▸ **TASK DATA**
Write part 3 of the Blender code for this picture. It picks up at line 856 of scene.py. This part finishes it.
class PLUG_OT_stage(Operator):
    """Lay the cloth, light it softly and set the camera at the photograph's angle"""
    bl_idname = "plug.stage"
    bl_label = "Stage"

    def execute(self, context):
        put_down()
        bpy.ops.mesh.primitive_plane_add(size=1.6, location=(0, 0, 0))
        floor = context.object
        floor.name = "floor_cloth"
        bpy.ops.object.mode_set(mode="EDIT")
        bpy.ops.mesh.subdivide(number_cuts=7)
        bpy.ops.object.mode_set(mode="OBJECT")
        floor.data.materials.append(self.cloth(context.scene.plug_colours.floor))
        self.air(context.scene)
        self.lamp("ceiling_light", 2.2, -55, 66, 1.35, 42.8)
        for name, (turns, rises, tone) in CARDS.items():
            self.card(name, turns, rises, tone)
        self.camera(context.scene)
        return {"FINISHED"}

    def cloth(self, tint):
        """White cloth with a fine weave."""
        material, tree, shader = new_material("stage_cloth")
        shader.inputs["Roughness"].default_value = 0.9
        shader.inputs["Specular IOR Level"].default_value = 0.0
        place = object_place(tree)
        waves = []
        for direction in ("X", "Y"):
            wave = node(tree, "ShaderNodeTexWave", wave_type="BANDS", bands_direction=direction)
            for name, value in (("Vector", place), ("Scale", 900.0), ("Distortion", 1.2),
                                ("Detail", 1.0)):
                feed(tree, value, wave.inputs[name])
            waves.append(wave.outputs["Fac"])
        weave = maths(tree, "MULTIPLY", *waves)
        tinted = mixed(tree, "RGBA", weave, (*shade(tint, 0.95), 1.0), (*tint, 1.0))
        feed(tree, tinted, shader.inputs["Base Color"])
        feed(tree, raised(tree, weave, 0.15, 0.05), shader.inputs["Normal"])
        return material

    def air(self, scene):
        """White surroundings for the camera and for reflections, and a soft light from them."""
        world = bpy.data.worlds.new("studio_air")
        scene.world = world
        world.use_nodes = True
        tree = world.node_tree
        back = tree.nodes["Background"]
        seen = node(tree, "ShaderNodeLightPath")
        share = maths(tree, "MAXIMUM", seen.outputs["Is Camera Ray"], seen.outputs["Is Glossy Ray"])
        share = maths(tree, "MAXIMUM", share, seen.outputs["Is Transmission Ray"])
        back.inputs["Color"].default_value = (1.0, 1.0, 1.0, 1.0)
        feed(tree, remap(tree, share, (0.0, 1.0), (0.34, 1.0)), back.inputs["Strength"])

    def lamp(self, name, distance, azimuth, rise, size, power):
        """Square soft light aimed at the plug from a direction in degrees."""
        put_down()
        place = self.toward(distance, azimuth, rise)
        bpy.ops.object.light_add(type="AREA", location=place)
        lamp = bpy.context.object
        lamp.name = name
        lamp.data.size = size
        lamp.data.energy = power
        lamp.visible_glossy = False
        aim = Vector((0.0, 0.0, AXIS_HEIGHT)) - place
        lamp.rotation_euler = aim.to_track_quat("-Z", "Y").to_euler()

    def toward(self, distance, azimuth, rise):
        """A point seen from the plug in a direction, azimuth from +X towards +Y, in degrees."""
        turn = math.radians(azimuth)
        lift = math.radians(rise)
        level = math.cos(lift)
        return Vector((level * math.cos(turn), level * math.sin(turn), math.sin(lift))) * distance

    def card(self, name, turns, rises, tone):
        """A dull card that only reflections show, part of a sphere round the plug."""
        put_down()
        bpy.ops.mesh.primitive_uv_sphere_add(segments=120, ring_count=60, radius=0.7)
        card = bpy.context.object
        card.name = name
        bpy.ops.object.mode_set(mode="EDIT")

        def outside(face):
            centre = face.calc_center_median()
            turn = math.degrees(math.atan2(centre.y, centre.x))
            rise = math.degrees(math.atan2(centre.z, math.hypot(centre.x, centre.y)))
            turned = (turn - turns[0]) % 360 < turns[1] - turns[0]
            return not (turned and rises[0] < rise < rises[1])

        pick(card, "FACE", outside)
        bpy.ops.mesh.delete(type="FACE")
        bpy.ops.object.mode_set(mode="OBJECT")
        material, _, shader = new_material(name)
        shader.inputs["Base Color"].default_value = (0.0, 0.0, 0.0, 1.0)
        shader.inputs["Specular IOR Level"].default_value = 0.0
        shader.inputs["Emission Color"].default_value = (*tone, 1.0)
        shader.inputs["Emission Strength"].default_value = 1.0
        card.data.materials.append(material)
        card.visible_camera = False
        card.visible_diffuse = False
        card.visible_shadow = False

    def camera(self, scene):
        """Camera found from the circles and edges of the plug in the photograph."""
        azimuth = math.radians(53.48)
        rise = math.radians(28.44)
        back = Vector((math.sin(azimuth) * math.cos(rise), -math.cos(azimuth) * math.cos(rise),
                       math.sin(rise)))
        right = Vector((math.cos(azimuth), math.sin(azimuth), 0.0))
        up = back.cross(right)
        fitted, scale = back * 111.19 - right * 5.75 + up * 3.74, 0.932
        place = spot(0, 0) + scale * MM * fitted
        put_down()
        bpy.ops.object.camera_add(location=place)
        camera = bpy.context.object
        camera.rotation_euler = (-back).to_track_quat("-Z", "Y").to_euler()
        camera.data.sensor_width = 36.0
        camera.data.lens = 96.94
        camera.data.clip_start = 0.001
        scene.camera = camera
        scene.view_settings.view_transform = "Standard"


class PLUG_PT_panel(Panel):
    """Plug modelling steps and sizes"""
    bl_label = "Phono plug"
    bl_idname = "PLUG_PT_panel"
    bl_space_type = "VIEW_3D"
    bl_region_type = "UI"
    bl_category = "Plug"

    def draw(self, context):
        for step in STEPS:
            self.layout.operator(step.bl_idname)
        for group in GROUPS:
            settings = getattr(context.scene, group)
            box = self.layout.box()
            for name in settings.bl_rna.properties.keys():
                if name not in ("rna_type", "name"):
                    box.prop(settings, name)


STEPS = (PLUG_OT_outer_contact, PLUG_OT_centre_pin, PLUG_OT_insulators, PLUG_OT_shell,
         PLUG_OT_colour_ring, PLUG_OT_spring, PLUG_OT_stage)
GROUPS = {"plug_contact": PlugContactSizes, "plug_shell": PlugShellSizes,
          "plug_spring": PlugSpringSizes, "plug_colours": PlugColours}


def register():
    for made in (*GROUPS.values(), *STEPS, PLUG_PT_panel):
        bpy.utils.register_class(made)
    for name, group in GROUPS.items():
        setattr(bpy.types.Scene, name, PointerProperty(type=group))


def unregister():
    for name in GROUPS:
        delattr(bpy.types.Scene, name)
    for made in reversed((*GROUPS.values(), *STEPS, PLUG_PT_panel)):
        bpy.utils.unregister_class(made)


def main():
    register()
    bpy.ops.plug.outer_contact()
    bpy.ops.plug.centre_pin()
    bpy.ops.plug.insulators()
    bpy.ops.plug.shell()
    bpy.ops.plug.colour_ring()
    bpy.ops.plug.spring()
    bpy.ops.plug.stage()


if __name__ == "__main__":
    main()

* * *

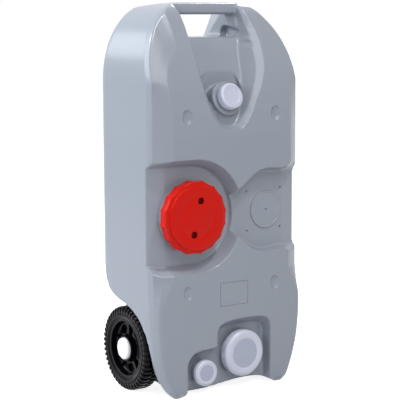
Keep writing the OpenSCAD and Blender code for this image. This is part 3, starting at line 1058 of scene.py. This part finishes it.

* * *

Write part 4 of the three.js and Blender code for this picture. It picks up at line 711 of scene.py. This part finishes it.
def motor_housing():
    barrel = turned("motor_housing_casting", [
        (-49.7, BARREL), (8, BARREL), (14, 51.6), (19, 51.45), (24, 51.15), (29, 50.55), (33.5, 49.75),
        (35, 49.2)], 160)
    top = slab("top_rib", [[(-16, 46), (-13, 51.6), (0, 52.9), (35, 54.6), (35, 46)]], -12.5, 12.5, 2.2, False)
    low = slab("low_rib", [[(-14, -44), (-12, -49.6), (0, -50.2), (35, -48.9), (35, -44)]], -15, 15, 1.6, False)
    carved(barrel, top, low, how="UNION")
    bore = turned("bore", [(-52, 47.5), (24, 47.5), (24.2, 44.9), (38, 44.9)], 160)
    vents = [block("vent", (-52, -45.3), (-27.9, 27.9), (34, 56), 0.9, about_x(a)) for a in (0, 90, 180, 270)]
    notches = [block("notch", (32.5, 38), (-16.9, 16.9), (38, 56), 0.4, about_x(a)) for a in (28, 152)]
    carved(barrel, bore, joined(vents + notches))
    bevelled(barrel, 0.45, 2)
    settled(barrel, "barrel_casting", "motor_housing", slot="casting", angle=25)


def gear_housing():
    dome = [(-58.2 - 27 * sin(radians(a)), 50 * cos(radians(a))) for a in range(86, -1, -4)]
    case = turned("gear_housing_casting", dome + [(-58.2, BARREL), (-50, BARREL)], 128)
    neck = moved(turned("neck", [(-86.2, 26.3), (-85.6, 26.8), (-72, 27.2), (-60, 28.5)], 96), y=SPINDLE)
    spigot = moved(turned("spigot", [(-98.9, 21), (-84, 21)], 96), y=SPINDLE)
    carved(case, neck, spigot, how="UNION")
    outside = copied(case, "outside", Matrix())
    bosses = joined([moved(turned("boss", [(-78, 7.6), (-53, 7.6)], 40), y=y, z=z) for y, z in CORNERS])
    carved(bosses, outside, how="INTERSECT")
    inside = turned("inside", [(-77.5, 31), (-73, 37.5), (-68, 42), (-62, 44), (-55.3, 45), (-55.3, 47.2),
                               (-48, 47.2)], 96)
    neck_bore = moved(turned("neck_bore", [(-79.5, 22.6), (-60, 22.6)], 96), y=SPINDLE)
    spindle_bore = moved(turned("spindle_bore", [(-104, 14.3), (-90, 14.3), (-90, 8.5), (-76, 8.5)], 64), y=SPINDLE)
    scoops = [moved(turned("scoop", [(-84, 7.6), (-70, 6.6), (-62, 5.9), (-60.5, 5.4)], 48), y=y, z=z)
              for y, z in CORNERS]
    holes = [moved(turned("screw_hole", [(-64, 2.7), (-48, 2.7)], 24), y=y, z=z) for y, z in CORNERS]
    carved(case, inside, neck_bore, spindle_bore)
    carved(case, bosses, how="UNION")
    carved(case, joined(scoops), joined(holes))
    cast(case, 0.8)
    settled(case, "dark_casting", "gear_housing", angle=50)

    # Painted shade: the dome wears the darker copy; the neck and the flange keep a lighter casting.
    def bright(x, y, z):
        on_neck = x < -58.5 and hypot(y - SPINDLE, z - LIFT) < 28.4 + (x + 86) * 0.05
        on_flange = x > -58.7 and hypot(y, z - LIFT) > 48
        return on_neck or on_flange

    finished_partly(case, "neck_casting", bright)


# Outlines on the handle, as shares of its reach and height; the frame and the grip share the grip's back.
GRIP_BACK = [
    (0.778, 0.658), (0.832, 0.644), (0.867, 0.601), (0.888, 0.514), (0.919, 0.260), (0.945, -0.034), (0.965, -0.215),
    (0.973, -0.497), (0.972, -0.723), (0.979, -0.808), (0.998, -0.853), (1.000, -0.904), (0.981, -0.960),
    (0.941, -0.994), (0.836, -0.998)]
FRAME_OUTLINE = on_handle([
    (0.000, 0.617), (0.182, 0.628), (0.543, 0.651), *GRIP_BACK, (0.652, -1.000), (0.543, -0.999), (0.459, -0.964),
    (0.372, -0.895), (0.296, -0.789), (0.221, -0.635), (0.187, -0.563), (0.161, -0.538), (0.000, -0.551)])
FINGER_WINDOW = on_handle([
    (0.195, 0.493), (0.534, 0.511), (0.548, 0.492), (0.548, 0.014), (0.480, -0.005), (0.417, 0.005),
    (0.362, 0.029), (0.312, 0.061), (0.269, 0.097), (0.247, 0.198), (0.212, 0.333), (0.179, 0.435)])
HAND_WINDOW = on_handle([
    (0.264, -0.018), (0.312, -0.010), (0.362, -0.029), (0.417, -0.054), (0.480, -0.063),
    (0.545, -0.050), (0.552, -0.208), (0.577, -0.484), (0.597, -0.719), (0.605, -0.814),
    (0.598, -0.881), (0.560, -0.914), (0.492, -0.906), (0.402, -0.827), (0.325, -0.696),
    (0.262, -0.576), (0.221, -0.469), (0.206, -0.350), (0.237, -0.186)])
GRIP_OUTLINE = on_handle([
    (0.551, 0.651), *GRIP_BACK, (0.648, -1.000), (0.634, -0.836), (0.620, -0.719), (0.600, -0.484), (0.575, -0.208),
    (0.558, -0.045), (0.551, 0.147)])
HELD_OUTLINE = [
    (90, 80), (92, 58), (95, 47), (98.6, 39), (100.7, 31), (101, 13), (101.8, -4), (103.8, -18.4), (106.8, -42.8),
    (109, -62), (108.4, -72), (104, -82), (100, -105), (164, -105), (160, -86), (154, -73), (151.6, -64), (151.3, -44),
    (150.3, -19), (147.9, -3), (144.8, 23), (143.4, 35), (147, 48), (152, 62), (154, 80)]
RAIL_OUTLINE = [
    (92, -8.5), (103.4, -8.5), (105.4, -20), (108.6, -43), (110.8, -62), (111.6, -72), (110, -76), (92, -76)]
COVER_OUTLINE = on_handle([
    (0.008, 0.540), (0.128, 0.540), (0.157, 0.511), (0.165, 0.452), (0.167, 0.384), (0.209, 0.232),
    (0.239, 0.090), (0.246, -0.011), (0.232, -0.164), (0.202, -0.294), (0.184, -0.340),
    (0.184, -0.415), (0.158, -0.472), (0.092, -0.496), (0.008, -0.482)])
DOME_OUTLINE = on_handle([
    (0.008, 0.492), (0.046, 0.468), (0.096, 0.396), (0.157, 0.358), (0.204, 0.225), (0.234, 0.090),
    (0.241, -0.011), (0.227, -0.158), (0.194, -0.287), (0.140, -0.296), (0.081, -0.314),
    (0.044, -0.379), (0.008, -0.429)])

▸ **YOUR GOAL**
Among the entries above, how many lines hold the string "picture"? Give the number by itself.

▸ **SOLUTION**
2